The text of the Trump administration's new rule makes it explicit that it is rejecting both the old Obama-era AFFH rule, as well as the deregulatory rule HUD put forward in January.

"That proposed rule took steps to reduce federal control of local housing decisions and lessen the burden of data requirements imposed on local governments," it reads. "However, when the President reviewed the proposed rule, he expressed concern that the HUD approach did not go far enough on either prong. For example, grantee jurisdictions were still presented with a HUD list of 'inherent barriers' to overcome, 12 of which directly interfered with local land development decisions."

The new rule is a victory for local control-supporting conservatives. It could well prove a pyrrhic one.

The administration is asserting that because the new rule involves federal grants, and because it has already been the subject of so much attention, it can skip the normal notice-and-comment requirements normally mandated by the Administrative Procedure Acts.

"They are doing it by a process I can only call executive fiat. It is just a complete end-run around the rulemaking process. There's no notice-and-comment. it's just put out as a final rule," says Goldberg.

That could make the new Preserving Community and Neighborhood Choice rule vulnerable to legal challenges on procedural grounds alone, she says. Failure to properly follow the APA is partially what doomed Trump's attempt to rescind Obama's DACA order.

Hendrix says that both the president's comments defending the rule, and the text of the rule itself make it vulnerable to legal challenges on substantive grounds as well.

"When Trump himself said, and this rule says, this is not about fair housing, this is about defending the suburbs, I think a court could rightfully determine you are missing the point of the Fair Housing Act," Hendrix says.

Fair housing groups are already asserting that the rule will not pass legal muster. Goldberg says that while its too early to say whether the NFHA will take legal action, all options are on the table.

Furth cautions that we shouldn't overinterpret the impact of the Obama-era AFFH rule.

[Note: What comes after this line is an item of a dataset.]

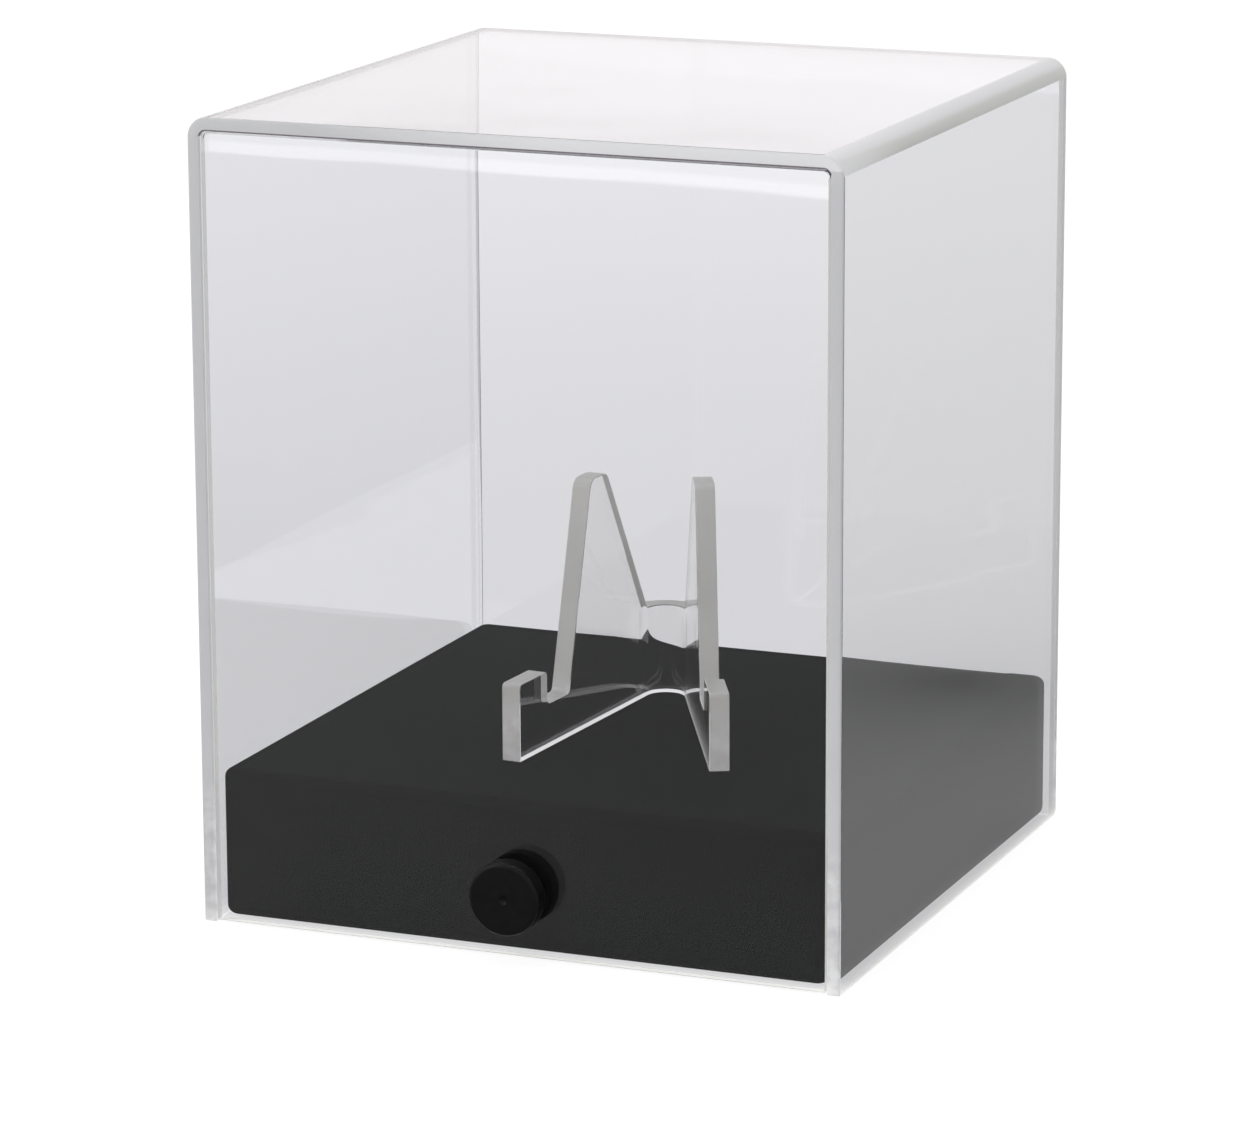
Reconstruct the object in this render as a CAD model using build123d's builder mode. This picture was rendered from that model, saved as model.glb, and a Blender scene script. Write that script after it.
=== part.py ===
from build123d import *
from math import cos, radians, sin, tan
import os

os.makedirs("parts", exist_ok=True)

# Outside size of the case
case_width = 100.0
case_depth = 100.0
case_height = 120.0

# Clear sheet: the cover is one strip bent twice, the back and front are flat panels
cover_thickness = 2.0
back_thickness = 2.0
front_thickness = 2.0
bend_inner_radius = 1.0
foot_corner_radius = 1.5

# Clearances that let the front panel and the base slide between the side walls
front_side_gap = 0.15
front_top_gap = 0.2
front_ground_gap = 0.3
base_side_gap = 0.5
base_rear_gap = 0.3

# Black base block on four thin glide pads
base_height = 22.4
base_corner_radius = 2.0
base_edge_radius = 1.4
pad_thickness = 0.7
pad_diameter = 10.0
pad_inset = 14.0

# Turned knob and the threaded stud that clamps the front panel to the base
knob_centre_height = 9.8
knob_diameter = 11.0
knob_head_thickness = 3.0
knob_front_radius = 0.7
knob_rear_radius = 0.4
knob_neck_diameter = 6.5
knob_neck_length = 1.2
dimple_diameter = 1.6
dimple_depth = 0.35
stud_diameter = 3.0
stud_length_in_knob = 2.2
stud_length_in_base = 14.0
stud_end_chamfer = 0.3
stud_panel_clearance = 0.25

# Easel: one strip bent at the back into a V, standing on the base, turned a little
easel_thickness = 3.0
easel_turn = 11.2
easel_offset_x = 6.0
easel_setback = 24.6
easel_spread = 31.2
easel_half_angle = 15.2
easel_bend_inner_radius = 3.0
lip_height = 11.8
lip_depth = 9.0
notch_floor_height = 6.8
notch_width = 7.0
rest_height = 38.0
rest_lean = 14.0
rest_top_width = 5.5
bridge_height = 14.0
lip_corner_radius = 0.8
notch_corner_radius = 0.8
rest_corner_radius = 2.0

# The origin is the middle of the underside of everything, the knob included
knob_reach = knob_neck_length + knob_head_thickness
case_front = (knob_reach - case_depth) / 2
case_back = case_front + case_depth
front_plane = Plane.XZ.offset(-case_front)
back_plane = Plane.XZ.offset(-case_back)

# Space inside the cover
inner_width = case_width - 2 * cover_thickness
inner_height = case_height - cover_thickness
bend_outer_radius = bend_inner_radius + cover_thickness


# Bent cover: left wall, top and right wall in one sheet, open at the front and below
with BuildPart() as bent_cover:
    with BuildSketch(back_plane) as cover_section:
        Rectangle(case_width, case_height, align=(Align.CENTER, Align.MIN))
        fillet(cover_section.vertices().group_by(Axis.Y)[-1], radius=bend_outer_radius)
        Rectangle(inner_width, inner_height, align=(Align.CENTER, Align.MIN), mode=Mode.SUBTRACT)
        fillet(cover_section.vertices().group_by(Axis.Y)[-2], radius=bend_inner_radius)
    extrude(amount=case_depth)
    rear_foot_edges = bent_cover.edges().filter_by(Axis.X).group_by(Axis.Z)[0].group_by(Axis.Y)[-1]
    fillet(rear_foot_edges, radius=foot_corner_radius)
bent_cover.part.label = "bent_cover"
export_step(bent_cover.part, "parts/bent_cover.step")

# Back panel: glued inside the rear edge of the cover
with BuildPart() as back_panel:
    with BuildSketch(back_plane) as back_outline:
        Rectangle(inner_width, inner_height, align=(Align.CENTER, Align.MIN))
        fillet(back_outline.vertices().group_by(Axis.Y)[-1], radius=bend_inner_radius)
    extrude(amount=back_thickness)
back_panel.part.label = "back_panel"
export_step(back_panel.part, "parts/back_panel.step")

# Front panel: flush with the cover's front edges, free of them all round
front_width = inner_width - 2 * front_side_gap
front_height = inner_height - front_top_gap - front_ground_gap
with BuildPart() as front_panel:
    with BuildSketch(front_plane) as front_outline:
        with Locations((0, front_ground_gap)):
            Rectangle(front_width, front_height, align=(Align.CENTER, Align.MIN))
        fillet(front_outline.vertices().group_by(Axis.Y)[-1], radius=bend_inner_radius)
        with Locations((0, knob_centre_height)):
            Circle(stud_diameter / 2 + stud_panel_clearance, mode=Mode.SUBTRACT)
    extrude(amount=-front_thickness)
front_panel.part.label = "front_panel"
export_step(front_panel.part, "parts/front_panel.step")

# Base block: a solid slab with softened edges, its front against the front panel
base_width = inner_width - 2 * base_side_gap
base_front = case_front + front_thickness
base_back = case_back - back_thickness - base_rear_gap
base_depth = base_back - base_front
base_middle = (base_front + base_back) / 2
base_top = pad_thickness + base_height
knob_plane = Plane(origin=(0, case_front, knob_centre_height), x_dir=(1, 0, 0), z_dir=(0, -1, 0))
with BuildPart() as base_block:
    with BuildSketch(Plane.XY.offset(pad_thickness)):
        with Locations((0, base_middle)):
            Rectangle(base_width, base_depth)
    extrude(amount=base_height)
    fillet(base_block.edges().filter_by(Axis.Z), radius=base_corner_radius)
    level_edges = base_block.edges().group_by(Axis.Z)
    fillet(level_edges[0] + level_edges[-1], radius=base_edge_radius)
    with BuildSketch(knob_plane.offset(-front_thickness)):
        Circle(stud_diameter / 2)
    extrude(amount=-stud_length_in_base, mode=Mode.SUBTRACT)
base_block.part.label = "base_block"
export_step(base_block.part, "parts/base_block.step")

# Glide pads: four thin discs stuck under the corners of the base block
with BuildPart() as glide_pads:
    with BuildSketch(Plane.XY.offset(0)):
        with Locations((0, base_middle)):
            with GridLocations(base_width - 2 * pad_inset, base_depth - 2 * pad_inset, 2, 2):
                Circle(pad_diameter / 2)
    extrude(amount=pad_thickness)
glide_pads.part.label = "glide_pads"
export_step(glide_pads.part, "parts/glide_pads.step")

# Knob: a short neck against the panel and a wider disc with a dimple at its centre
dimple_sphere_radius = (dimple_depth**2 + (dimple_diameter / 2) ** 2) / (2 * dimple_depth)
with BuildPart() as knob:
    with BuildSketch(knob_plane):
        Circle(knob_neck_diameter / 2)
    extrude(amount=knob_neck_length)
    with BuildSketch(knob_plane.offset(knob_neck_length)):
        Circle(knob_diameter / 2)
    extrude(amount=knob_head_thickness)
    head_rims = knob.edges().filter_by(GeomType.CIRCLE).sort_by(SortBy.RADIUS)[-2:].sort_by(Axis.Y)
    fillet(head_rims[0], radius=knob_front_radius)
    fillet(knob.edges().filter_by(GeomType.CIRCLE).sort_by(SortBy.RADIUS)[-2:].sort_by(Axis.Y)[-1],
           radius=knob_rear_radius)
    with Locations(knob_plane.offset(knob_reach + dimple_sphere_radius - dimple_depth)):
        Sphere(dimple_sphere_radius, mode=Mode.SUBTRACT)
    with BuildSketch(knob_plane):
        Circle(stud_diameter / 2)
    extrude(amount=stud_length_in_knob, mode=Mode.SUBTRACT)
knob.part.label = "knob"
export_step(knob.part, "parts/knob.step")

# Knob stud: set in the knob, through the front panel, screwed into the base block
stud_length = stud_length_in_knob + front_thickness + stud_length_in_base
with BuildPart() as knob_stud:
    with BuildSketch(knob_plane.offset(stud_length_in_knob)):
        Circle(stud_diameter / 2)
    extrude(amount=-stud_length)
    chamfer(knob_stud.edges().sort_by(Axis.Y)[-1], length=stud_end_chamfer)
knob_stud.part.label = "knob_stud"
export_step(knob_stud.part, "parts/knob_stud.step")

# Easel: each leg is an upright plate with a front lip, a notch and a sloping rest
easel_plane = Plane(
    origin=(easel_offset_x, case_front + easel_setback, base_top),
    x_dir=(cos(radians(easel_turn)), sin(radians(easel_turn)), 0),
    z_dir=(0, 0, 1),
)
bend_middle_radius = easel_bend_inner_radius + easel_thickness / 2
half_angle = radians(easel_half_angle)
leg_length = easel_spread / 2 / sin(half_angle) - bend_middle_radius / tan(half_angle)
bend_setback = easel_spread / 2 / tan(half_angle) - bend_middle_radius / sin(half_angle)
rest_foot = lip_depth + notch_width
rest_top = rest_foot + (rest_height - notch_floor_height) * tan(radians(rest_lean))


def leg_frame(side):
    """Local frame at a leg's front foot: X across the plate, Y along the leg, Z up."""
    foot = Location((side * easel_spread / 2, 0, 0), (0, 0, side * easel_half_angle))
    return Plane(easel_plane.location * foot)


with BuildPart() as easel:
    for side in (-1, 1):
        frame = leg_frame(side)
        with BuildSketch(Plane(origin=frame.origin, x_dir=frame.y_dir, z_dir=frame.x_dir)) as leg:
            with BuildLine():
                Polyline(
                    (0, 0),
                    (0, lip_height),
                    (lip_depth, lip_height),
                    (lip_depth, notch_floor_height),
                    (rest_foot, notch_floor_height),
                    (rest_top, rest_height),
                    (rest_top + rest_top_width, rest_height),
                    (leg_length, bridge_height),
                    (leg_length, 0),
                    close=True,
                )
            make_face()
            top_corners = leg.vertices().group_by(Axis.Y)[-1]
            lip_corners = leg.vertices().sort_by(Axis.X)[:4].sort_by(Axis.Y)[-2:]
            notch_corners = leg.vertices().group_by(Axis.Y)[1]
            fillet(top_corners, radius=rest_corner_radius)
            fillet(lip_corners, radius=lip_corner_radius)
            fillet(notch_corners, radius=notch_corner_radius)
        extrude(amount=easel_thickness / 2, both=True)
    right = leg_frame(1)
    bend_centre = easel_plane.from_local_coords((0, bend_setback, 0))
    with BuildSketch(Plane(origin=bend_centre, x_dir=right.x_dir, z_dir=-right.y_dir)):
        with Locations((bend_middle_radius, 0)):
            Rectangle(easel_thickness, bridge_height, align=(Align.CENTER, Align.MIN))
    revolve(axis=Axis(bend_centre, (0, 0, 1)), revolution_arc=180 - 2 * easel_half_angle)
easel.part.label = "easel"
export_step(easel.part, "parts/easel.step")
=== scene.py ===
import math
import bmesh
import bpy
from mathutils import Matrix, Vector


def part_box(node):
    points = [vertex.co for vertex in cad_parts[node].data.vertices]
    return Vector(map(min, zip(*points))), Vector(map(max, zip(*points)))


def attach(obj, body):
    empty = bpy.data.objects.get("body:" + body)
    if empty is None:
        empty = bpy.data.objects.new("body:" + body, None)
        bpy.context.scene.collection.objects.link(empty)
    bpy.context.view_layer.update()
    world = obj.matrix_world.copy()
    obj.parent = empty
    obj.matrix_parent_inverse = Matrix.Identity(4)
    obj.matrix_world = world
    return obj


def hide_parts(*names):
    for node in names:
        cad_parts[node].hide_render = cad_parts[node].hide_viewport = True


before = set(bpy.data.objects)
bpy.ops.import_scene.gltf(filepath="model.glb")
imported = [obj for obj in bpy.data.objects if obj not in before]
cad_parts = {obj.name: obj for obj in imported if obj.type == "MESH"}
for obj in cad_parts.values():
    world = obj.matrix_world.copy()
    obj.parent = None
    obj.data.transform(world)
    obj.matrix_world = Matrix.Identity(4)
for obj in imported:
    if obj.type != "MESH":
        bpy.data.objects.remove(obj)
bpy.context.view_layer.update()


# Bent cover. One 2 mm sheet of clear cast acrylic, heated along two lines and folded into left wall, top and
# right wall. Its faces keep the gloss of the sheet, and the heat has left the skin of the folds cloudy. Their
# colour
# holds painted light: they are paler where they face up. Its cut edges are scraped silky and pale, and whiter
# towards the right of the top. Under the top, the inner edge along the front is painted dark as a painted
# shade of the narrow gap over the front panel.
cover_low, cover_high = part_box("bent_cover")
back_low, back_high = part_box("back_panel")
sheet_thickness = back_low.x - cover_low.x
bend_inner_radius = 0.001
bend_steps = 40
foot_corner_radius = 0.0015
foot_corner_steps = 8
rounded_arris = 0.0004
rounded_arris_steps = 4
square_arris = 0.0001
inner_bevel = 0.00025
acrylic_ior = 1.49
acrylic_tint = "F9F9FB"
acrylic_loss_colour = "CACCC9"
acrylic_loss_per_metre = 3.0
acrylic_swell_length = 0.03
acrylic_swell_height = 0.000015
scraped_colour = "E8E8EA"
scraped_scatter = 0.7
# A near-white: the worn blotches and the whiter right part of the cut edges, and the painted light on the
# upper side of the folds.
worn_and_lit_colour = "FCFCFD"
sanded_colour = "F9F9F5"
sanded_scatter = 0.9
rubbed_height = 0.020
rubbed_fade = 0.002
worn_scatter = 0.3
top_band_height = 0.0022
whiter_from_x = -0.030
whiter_to_x = 0.005
fold_colour = "EAECE7"
fold_scatter = 0.6
fold_pale_length = 0.025
fold_pale_front = 0.8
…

"People on the right and on the left are both willing to say the Obama AFFH was this big power thing, and it either powerful and scary or powerful and just," he says. "They both have an interest in making it appear more powerful than what it is."

But by reversing course on its own proposed rule, the Trump administration has passed on an opportunity to impose a fair housing rule that would do a better job of fulfilling the purpose of the fair housing act, while also incentivizing freer markets in land use across the country.

It's a symbolic defeat for those who had hoped that Trump's deregulatory promises and the explicitly YIMBY-inflected rhetoric coming from administration officials would prevail over his toxic culture war politics.